Combien d’entre nous peuvent brandir une liste de rêves bien haut et bien fort, sans avoir peur de se la faire usurper pour un quelconque montant d’argent qui ne vaut plus rien maintenant ? Nous en avons tous un ou deux et peut-être même trois de ces rêves : si j’avais de l’argent… si je gagnais à la 6/49…. si j’étais millionnaire… Et le Banquier tant convoité dresse la liste de ses postulants dans la masse médiatisée et rêveuse de s’offrir le meilleur selon le Magazine People. Simplicité volontaire oblige, il y a peu d’élu sur le plateau.

Mais puisque je pose « la » question, voulez-vous entendre « ma » réponse ? J’ai plus de 108 rêves réalisables à réaliser. Des rêves qui traînaient dans les coins de tiroirs depuis longtemps. Des désirs inattendus et des projets laissés pour contre parce qu’il y avait la vie devant soi. Surprise ! Quand je prends un galon à mesurer et que j’y repère mon cinquante ferme, je constate qu’une bonne partie de ma vie s’étale de tout son long derrière moi. Le temps presse et je n’emporterai pas en terre quelques babioles que ce soit. C’est pourquoi je clame haut et fort que c’est chaque matin, à mon réveil, que je plonge dans mes rêves ; ceux que je porte dans un baluchon trop pesant maintenant et qui tentent de me précéder, marchant droit devant moi, dans l’insistance de se réaliser.

Toutefois, qu’on soit riche ou pas, le cercueil ne partira pas les poches pleines, ni d’argent, ni de rêves. Les déboires de l’occident bien nanti appellent au secours les capteurs de rêves qui se résilient à se mettre en action. Vivre et créer en temps de crise. La crise curative, voici un bon titre à inscrire noir sur blanc à la une de mon quotidien préféré. Et si la crise actuelle s’avérait curative et qu’un verre à moitié vide devenait soudainement « plein » par les yeux de celui qui regardent et qui crée sa propre réalité, relative, me direz-vous. Et bien, nous y voilà. La relativité d’Einstein nous sauvera par le choix exceptionnel que nous possédons, tous, celui d’une perception relative de notre propre existence. Laurent Paquin lui-même affirme que tout est relatif et il ne nous apprend rien en riant un peu de nous. La perte et le gain sont relatifs à chacun.

Devant toutes les menaces qui pèsent actuellement sur les enfants du capitalisme, je vous surprendrai peut-être en vous révélant que la plus destructrice des menaces est le mépris que nous entretenons envers nos propres rêves, par l’ignorance et l’indifférence à leur égard.
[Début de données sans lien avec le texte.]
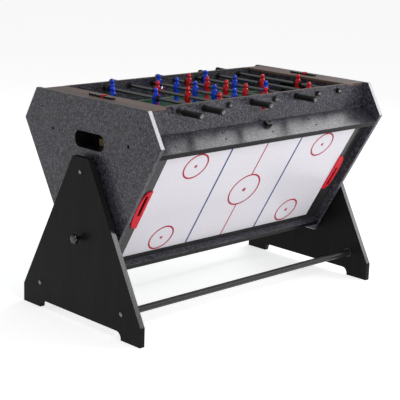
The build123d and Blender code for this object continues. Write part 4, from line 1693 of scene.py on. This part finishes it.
@dataclass
class Studio:
    """Pale floor, soft lights, bright surroundings and the camera.

    Attributes:
        softboxes: The lights.
        target: What the lights aim at.
        eye: Where the camera is.
        azimuth: Direction of the camera from the table, in degrees.
        elevation: Its angle over the horizon, in degrees.
        roll: Its roll, in degrees.
        lens: Its focal length in mm.
        surround: Brightness of the surroundings.
        glow: Brightness that the floor adds of its own.
    """

    softboxes: Sequence[Softbox] = (
        Softbox("sheen", (2.6, 0.55, 2.9), 1.5, 40.0),
        Softbox("key", (-0.8, -3.9, 2.3), 2.0, 62.0),
        Softbox("rim", (3.0, -2.8, 2.2), 1.8, 50.0),
    )
    target: Point = (0.0, 0.0, 0.5)
    eye: Point = (-3.3795, -3.4053, 1.566)
    azimuth: float = -44.475
    elevation: float = 13.922
    roll: float = 1.896
    lens: float = 110.33
    surround: float = 0.4
    glow: float = 0.62

    def build(self) -> None:
        """Makes the floor, the lights and the camera."""
        self.floor()
        for softbox in self.softboxes:
            softbox.light(self.target)
        world = bpy.data.worlds.new("surroundings")
        world.use_nodes = True
        background = world.node_tree.nodes["Background"]
        background.inputs["Color"].default_value = (1.0, 1.0, 1.0, 1.0)
        background.inputs["Strength"].default_value = self.surround
        bpy.context.scene.world = world
        bpy.context.scene.view_settings.view_transform = "Standard"
        self.camera()

    def floor(self) -> None:
        """Makes the floor."""
        ground = Shape()
        ground.slab(Matrix.Translation((0, 0, -0.02)), box_outline(-40, 40, -40, 40), 0.0199)
        mesh = ground.mesh("floor")
        material = FLOOR.material()
        shader = material.node_tree.nodes["Principled BSDF"]
        shader.inputs["Emission Color"].default_value = (1, 1, 1, 1)
        shader.inputs["Emission Strength"].default_value = self.glow
        mesh.materials.append(material)
        floor = add_object("floor", mesh)
        floor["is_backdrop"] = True

    def camera(self) -> None:
        """Makes the camera."""
        azimuth, elevation = math.radians(self.azimuth), math.radians(self.elevation)
        back = Vector(
            (
                math.sin(azimuth) * math.cos(elevation),
                -math.cos(azimuth) * math.cos(elevation),
                math.sin(elevation),
            )
        )
        level = Vector((0, 0, 1)).cross(back).normalized()
        right = Matrix.Rotation(math.radians(self.roll), 3, back) @ level
        turn = Matrix((right, back.cross(right), back)).transposed()
        camera = add_object("camera", bpy.data.cameras.new("camera"))
        camera.data.lens, camera.data.sensor_width = self.lens, 36.0
        camera.data.clip_start, camera.data.clip_end = 0.1, 120.0
        camera.matrix_world = Matrix.Translation(self.eye) @ turn.to_4x4()
        bpy.context.scene.camera = camera


def main() -> None:
    """Builds the table and the studio."""
    logging.basicConfig(level=logging.INFO, format="%(name)s %(message)s")
    drum = Drum.from_frame()
    faces = (SoccerTop(drum), Rods(), HockeyFace(drum), PoolFace(drum))
    for assembly in (Stand(), DrumShell(drum), *faces, Studio()):
        LOG.info("building %s", type(assembly).__name__)
        assembly.build()
    sizes = {"cad": CAD_BOX, "visual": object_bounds()}
    {label: [list(corner) for corner in box] for label, box in sizes.items()}


if __name__ == "__main__":
    main()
Tuer sa propre créativité est la maladie auto-immune la plus mortelle que nos sociétés tolèrent silencieusement et insidieusement. L’insistante attention portée sur l’argent, les gains et les pertes des riches et des pauvres, nous détourne de l’œuf d’or que nous portons tous : une vision, une mission, un rêve, un projet, une réalisation qui, inévitablement, impliquent le tissu collectif et risque une saine contamination par la force de son antidote : la joie inhérente à toute réalisation.

Dans ces temps de grandes bascules où les repères changent d’identité, nos rêves méritent un regard bienveillant et une considération sincère dans l’espoir d’une réalisation prochaine. Le rêve donne vie à la matière grise, il entretient la foi et la joie, denrées rares dans un monde à la dérive et qui sont les fondations solides de la créativité.